Task brief:
The exercise asks for every line of the data to be reproduced exactly.

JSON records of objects
==================================================
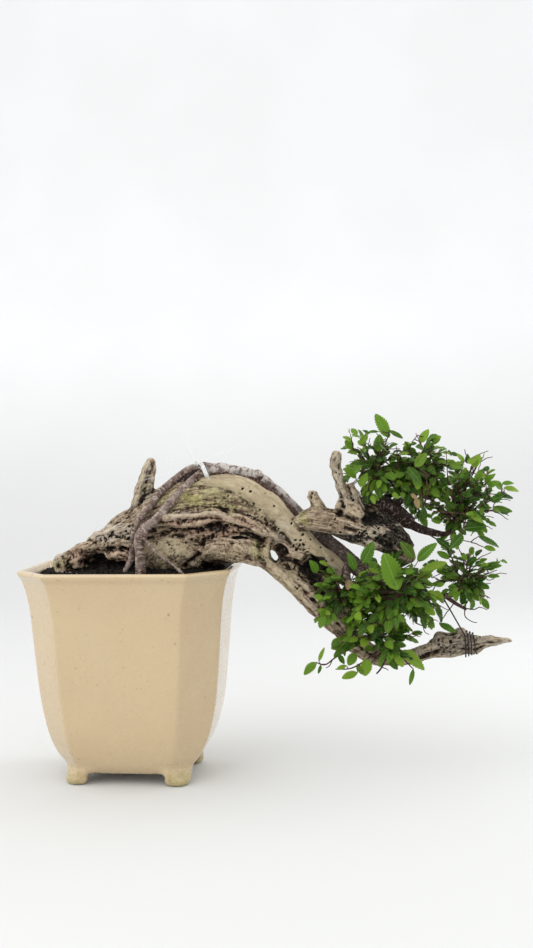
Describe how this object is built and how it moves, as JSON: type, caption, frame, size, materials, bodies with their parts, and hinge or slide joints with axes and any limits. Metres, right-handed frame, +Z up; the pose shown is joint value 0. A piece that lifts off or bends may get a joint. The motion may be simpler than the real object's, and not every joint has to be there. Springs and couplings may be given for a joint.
{
  "type": "zelkova bonsai",
  "caption": "Semi-cascade broadleaf bonsai with a hollowed old trunk, a living bark vein and small toothed leaves, in a glazed pot with cut corners.",
  "frame": {"origin": "on the floor, under the middle of the whole tree and pot", "axes": "+Z up; +X from the pot towards the tip of the cascading tree; +Y from the viewer's side to the back"},
  "size_m": [0.3474, 0.11, 0.2528],
  "materials": {
    "glaze": "gloss",
    "screen": "matte",
    "earth": "matte",
    "old_wood": "matte",
    "bark": "matte",
    "white_band": "satin",
    "wire": "matte",
    "foliage": "satin"
  },
  "bodies": {
    "root": {"pot": "glaze", "drain_screen": "screen", "soil": "earth", "deadwood": "old_wood", "live_stem": "bark", "tie_band": "white_band", "guy_wire": "wire", "spray_crown_left": "foliage", "spray_crown_top": "foliage", "spray_crown_right": "foliage", "spray_crown_back": "foliage", "spray_lower_left": "foliage", "spray_front": "foliage", "spray_lower_right": "foliage", "spray_bottom": "foliage", "spray_lower_back": "foliage"}
  },
  "joints": []
}
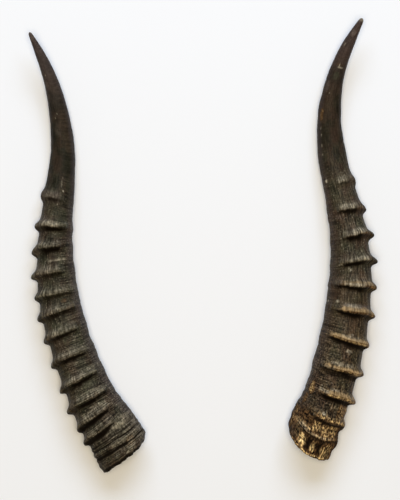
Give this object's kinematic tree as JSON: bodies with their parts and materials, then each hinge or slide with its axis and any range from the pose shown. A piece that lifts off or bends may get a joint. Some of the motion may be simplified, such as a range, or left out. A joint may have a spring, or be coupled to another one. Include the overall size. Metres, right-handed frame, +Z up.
{
  "type": "pair of blesbok horns",
  "caption": "Pair of loose blesbok horn sheaths lying side by side, ringed up the front, smooth towards the outward-curving points, hollow and open at the base.",
  "frame": {"origin": "middle of the pair's outline seen from above, on the surface that the horns lie on", "axes": "+Y from the bases towards the points, +X towards the right horn, +Z up from the surface"},
  "size_m": [0.3024, 0.3946, 0.0467],
  "materials": {
    "dark_horn": "satin, dark olive brown, paler on the ring crests and yellowish at the base",
    "tan_worn_horn": "satin, dark olive brown, with tan worn bands on the lower rings and a yellow and brown base"
  },
  "bodies": {
    "root": {"horn_left": "dark_horn", "horn_right": "tan_worn_horn"}
  },
  "joints": []
}
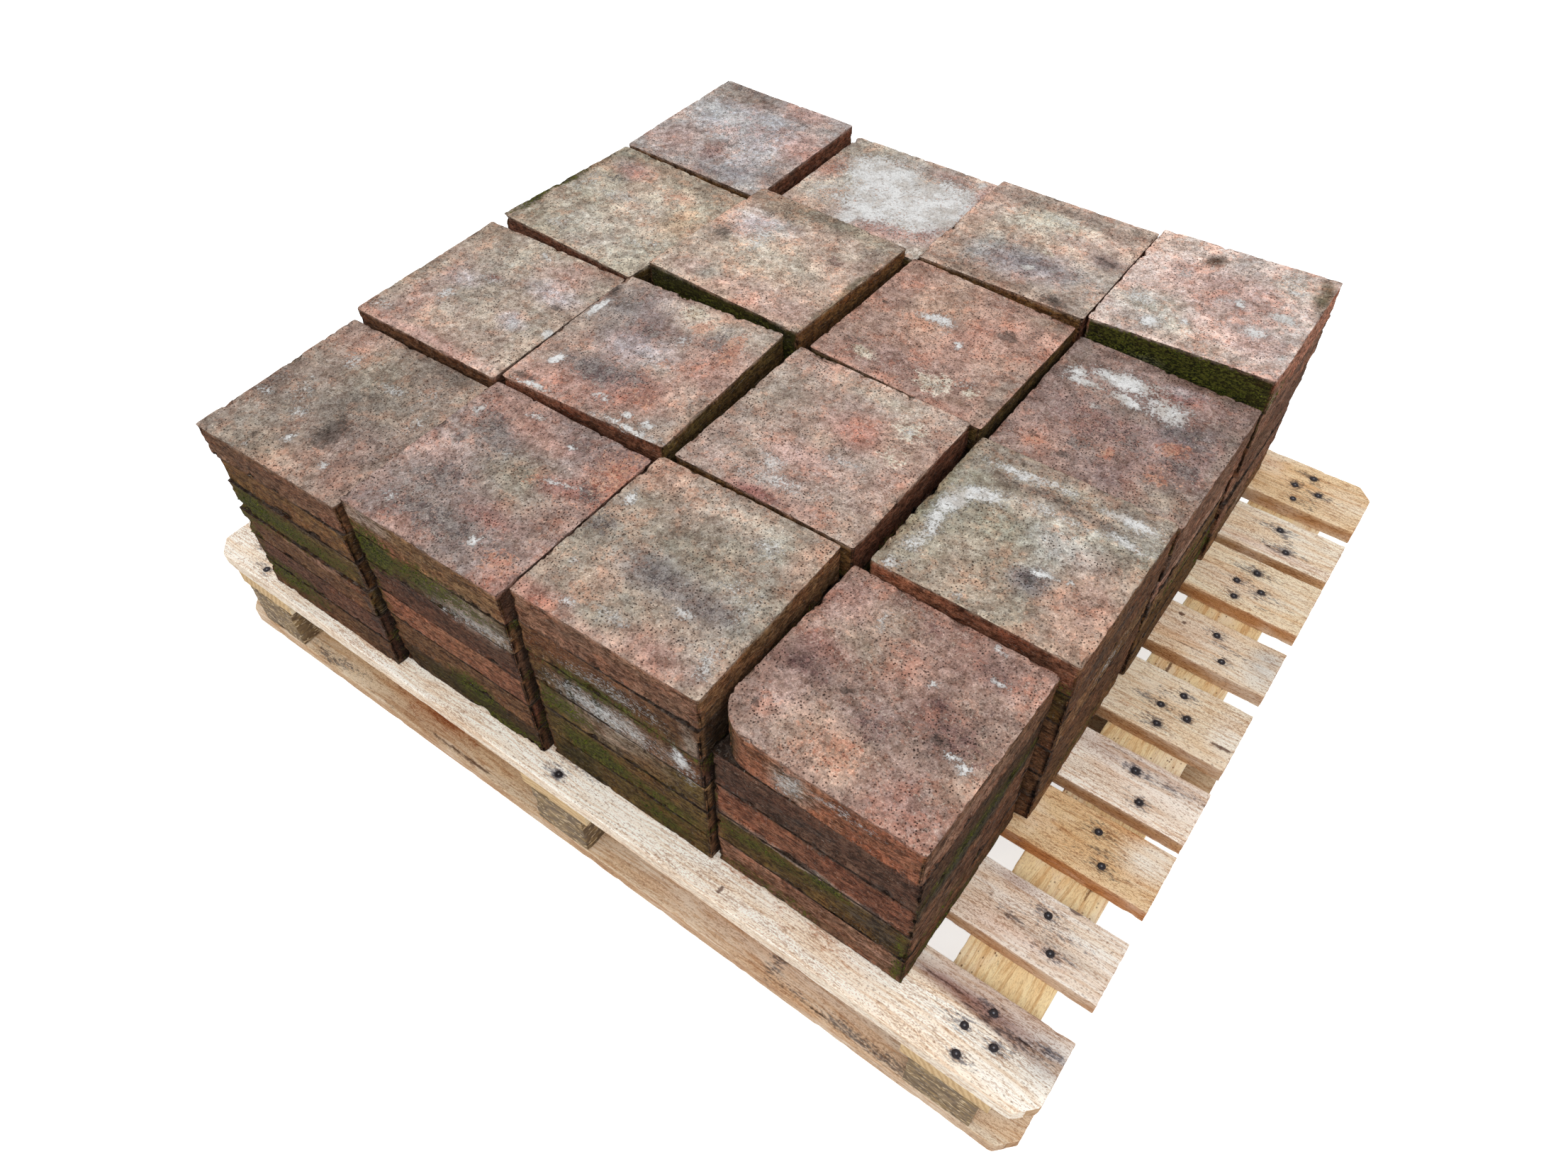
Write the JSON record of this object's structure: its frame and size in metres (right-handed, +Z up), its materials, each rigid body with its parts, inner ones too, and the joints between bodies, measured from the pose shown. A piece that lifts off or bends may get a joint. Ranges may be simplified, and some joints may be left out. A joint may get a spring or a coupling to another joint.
{
  "type": "pallet of quarry tiles",
  "caption": "Wooden pallet with a load of old, thick, unglazed square clay floor tiles in close stacks, their faces worn, pitted, mossy and spotted with lime.",
  "frame": {"origin": "on the floor under the middle of the pallet", "axes": "+X runs along the deck boards to the right, +Y runs across them from front to back, and +Z is up"},
  "size_m": [1.2, 1, 0.4444],
  "materials": {
    "quarry_tile": "worn unglazed fired clay, with moss and lime on it",
    "deck_timber": "rough sawn softwood",
    "stringer_timber": "rough sawn softwood",
    "pressed_block": "pressed wood chips",
    "bottom_timber": "rough sawn softwood, stained by damp",
    "nail_steel": "dull, weathered"
  },
  "bodies": {
    "root": {"deck_board_1": "deck_timber", "deck_board_2": "deck_timber", "deck_board_3": "deck_timber", "deck_board_4": "deck_timber", "deck_board_5": "deck_timber", "deck_board_6": "deck_timber", "deck_board_7": "deck_timber", "deck_board_8": "deck_timber", "deck_board_9": "deck_timber", "stringer_left": "stringer_timber", "stringer_middle": "stringer_timber", "stringer_right": "stringer_timber", "block_front_left": "pressed_block", "block_front_middle": "pressed_block", "block_front_right": "pressed_block", "block_middle_left": "pressed_block", "block_middle_middle": "pressed_block", "block_middle_right": "pressed_block", "block_back_left": "pressed_block", "block_back_middle": "pressed_block", "block_back_right": "pressed_block", "bottom_board_front": "bottom_timber", "bottom_board_middle": "bottom_timber", "bottom_board_back": "bottom_timber", "nail_heads": "nail_steel", "tile_stack_a1": "quarry_tile", "tile_stack_a2": "quarry_tile", "tile_stack_a3": "quarry_tile", "tile_stack_a4": "quarry_tile", "tile_stack_b1": "quarry_tile", "tile_stack_b2": "quarry_tile", "tile_stack_b3": "quarry_tile", "tile_stack_b4": "quarry_tile", "tile_stack_c1": "quarry_tile", "tile_stack_c2": "quarry_tile", "tile_stack_c3": "quarry_tile", "tile_stack_c4": "quarry_tile", "tile_stack_d1": "quarry_tile", "tile_stack_d2": "quarry_tile", "tile_stack_d3": "quarry_tile", "tile_stack_d4": "quarry_tile"}
  },
  "joints": []
}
==================================================
Correct response:
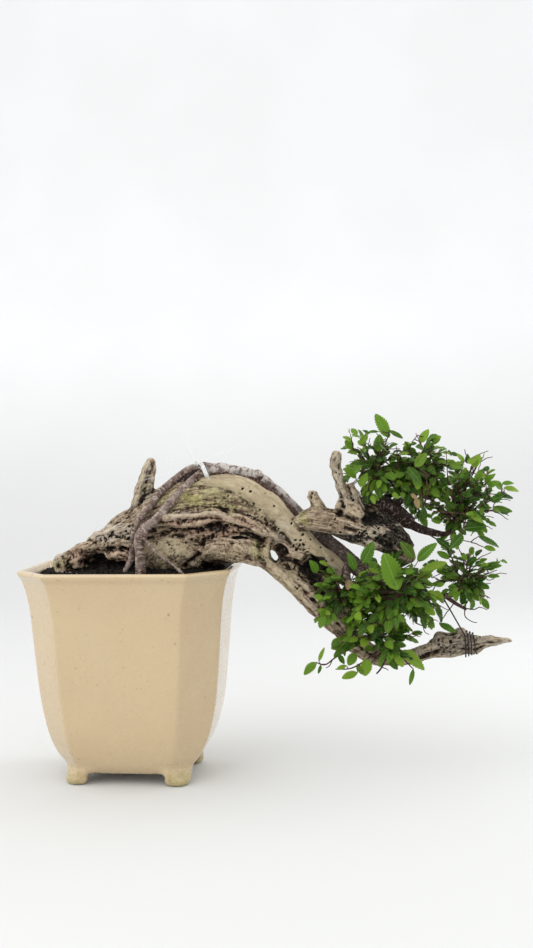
Describe how this object is built and how it moves, as JSON: type, caption, frame, size, materials, bodies with their parts, and hinge or slide joints with axes and any limits. Metres, right-handed frame, +Z up; the pose shown is joint value 0. A piece that lifts off or bends may get a joint. The motion may be simpler than the real object's, and not every joint has to be there. Springs and couplings may be given for a joint.
{
  "type": "zelkova bonsai",
  "caption": "Semi-cascade broadleaf bonsai with a hollowed old trunk, a living bark vein and small toothed leaves, in a glazed pot with cut corners.",
  "frame": {"origin": "on the floor, under the middle of the whole tree and pot", "axes": "+Z up; +X from the pot towards the tip of the cascading tree; +Y from the viewer's side to the back"},
  "size_m": [0.3474, 0.11, 0.2528],
  "materials": {
    "glaze": "gloss",
    "screen": "matte",
    "earth": "matte",
    "old_wood": "matte",
    "bark": "matte",
    "white_band": "satin",
    "wire": "matte",
    "foliage": "satin"
  },
  "bodies": {
    "root": {"pot": "glaze", "drain_screen": "screen", "soil": "earth", "deadwood": "old_wood", "live_stem": "bark", "tie_band": "white_band", "guy_wire": "wire", "spray_crown_left": "foliage", "spray_crown_top": "foliage", "spray_crown_right": "foliage", "spray_crown_back": "foliage", "spray_lower_left": "foliage", "spray_front": "foliage", "spray_lower_right": "foliage", "spray_bottom": "foliage", "spray_lower_back": "foliage"}
  },
  "joints": []
}
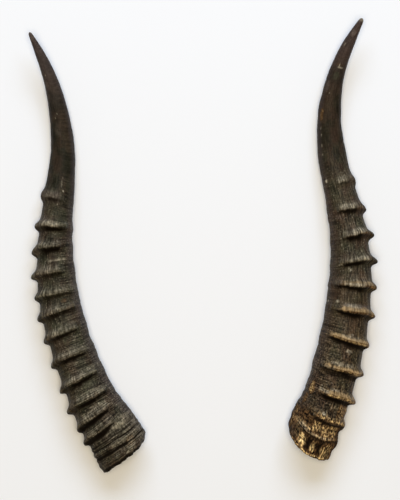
Give this object's kinematic tree as JSON: bodies with their parts and materials, then each hinge or slide with its axis and any range from the pose shown. A piece that lifts off or bends may get a joint. Some of the motion may be simplified, such as a range, or left out. A joint may have a spring, or be coupled to another one. Include the overall size. Metres, right-handed frame, +Z up.
{
  "type": "pair of blesbok horns",
  "caption": "Pair of loose blesbok horn sheaths lying side by side, ringed up the front, smooth towards the outward-curving points, hollow and open at the base.",
  "frame": {"origin": "middle of the pair's outline seen from above, on the surface that the horns lie on", "axes": "+Y from the bases towards the points, +X towards the right horn, +Z up from the surface"},
  "size_m": [0.3024, 0.3946, 0.0467],
  "materials": {
    "dark_horn": "satin, dark olive brown, paler on the ring crests and yellowish at the base",
    "tan_worn_horn": "satin, dark olive brown, with tan worn bands on the lower rings and a yellow and brown base"
  },
  "bodies": {
    "root": {"horn_left": "dark_horn", "horn_right": "tan_worn_horn"}
  },
  "joints": []
}
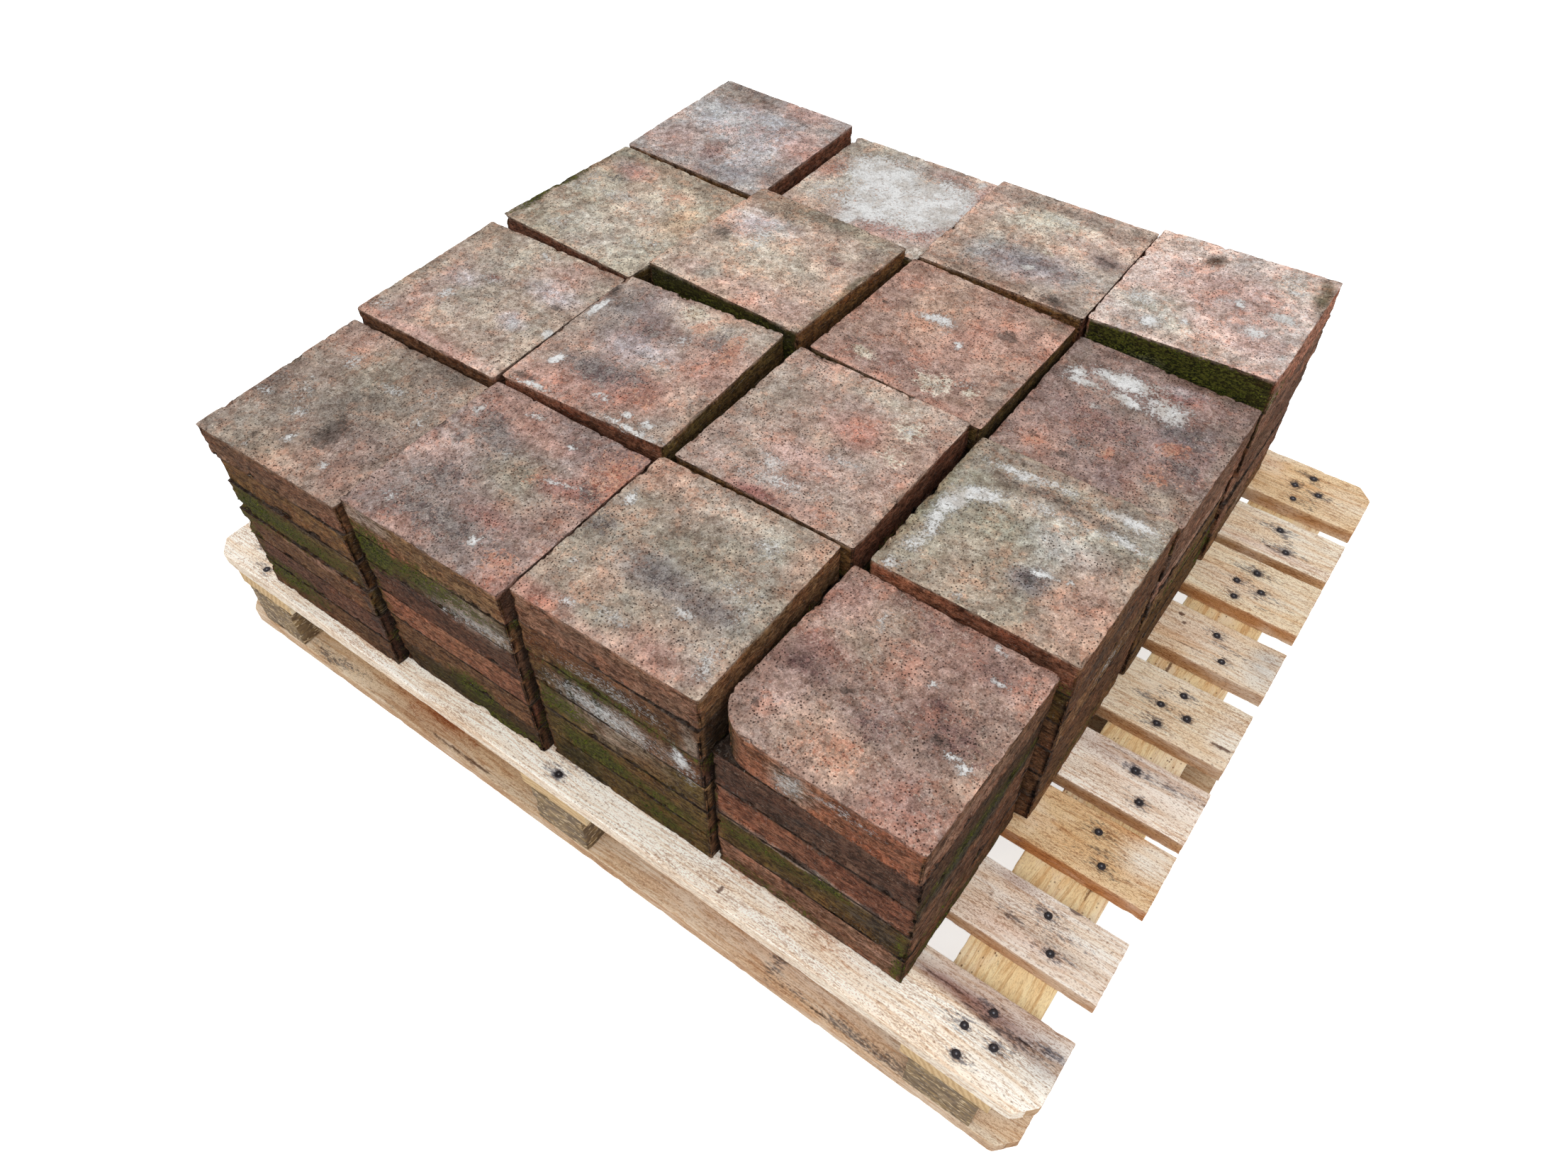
Write the JSON record of this object's structure: its frame and size in metres (right-handed, +Z up), its materials, each rigid body with its parts, inner ones too, and the joints between bodies, measured from the pose shown. A piece that lifts off or bends may get a joint. Ranges may be simplified, and some joints may be left out. A joint may get a spring or a coupling to another joint.
{
  "type": "pallet of quarry tiles",
  "caption": "Wooden pallet with a load of old, thick, unglazed square clay floor tiles in close stacks, their faces worn, pitted, mossy and spotted with lime.",
  "frame": {"origin": "on the floor under the middle of the pallet", "axes": "+X runs along the deck boards to the right, +Y runs across them from front to back, and +Z is up"},
  "size_m": [1.2, 1, 0.4444],
  "materials": {
    "quarry_tile": "worn unglazed fired clay, with moss and lime on it",
    "deck_timber": "rough sawn softwood",
    "stringer_timber": "rough sawn softwood",
    "pressed_block": "pressed wood chips",
    "bottom_timber": "rough sawn softwood, stained by damp",
    "nail_steel": "dull, weathered"
  },
  "bodies": {
    "root": {"deck_board_1": "deck_timber", "deck_board_2": "deck_timber", "deck_board_3": "deck_timber", "deck_board_4": "deck_timber", "deck_board_5": "deck_timber", "deck_board_6": "deck_timber", "deck_board_7": "deck_timber", "deck_board_8": "deck_timber", "deck_board_9": "deck_timber", "stringer_left": "stringer_timber", "stringer_middle": "stringer_timber", "stringer_right": "stringer_timber", "block_front_left": "pressed_block", "block_front_middle": "pressed_block", "block_front_right": "pressed_block", "block_middle_left": "pressed_block", "block_middle_middle": "pressed_block", "block_middle_right": "pressed_block", "block_back_left": "pressed_block", "block_back_middle": "pressed_block", "block_back_right": "pressed_block", "bottom_board_front": "bottom_timber", "bottom_board_middle": "bottom_timber", "bottom_board_back": "bottom_timber", "nail_heads": "nail_steel", "tile_stack_a1": "quarry_tile", "tile_stack_a2": "quarry_tile", "tile_stack_a3": "quarry_tile", "tile_stack_a4": "quarry_tile", "tile_stack_b1": "quarry_tile", "tile_stack_b2": "quarry_tile", "tile_stack_b3": "quarry_tile", "tile_stack_b4": "quarry_tile", "tile_stack_c1": "quarry_tile", "tile_stack_c2": "quarry_tile", "tile_stack_c3": "quarry_tile", "tile_stack_c4": "quarry_tile", "tile_stack_d1": "quarry_tile", "tile_stack_d2": "quarry_tile", "tile_stack_d3": "quarry_tile", "tile_stack_d4": "quarry_tile"}
  },
  "joints": []
}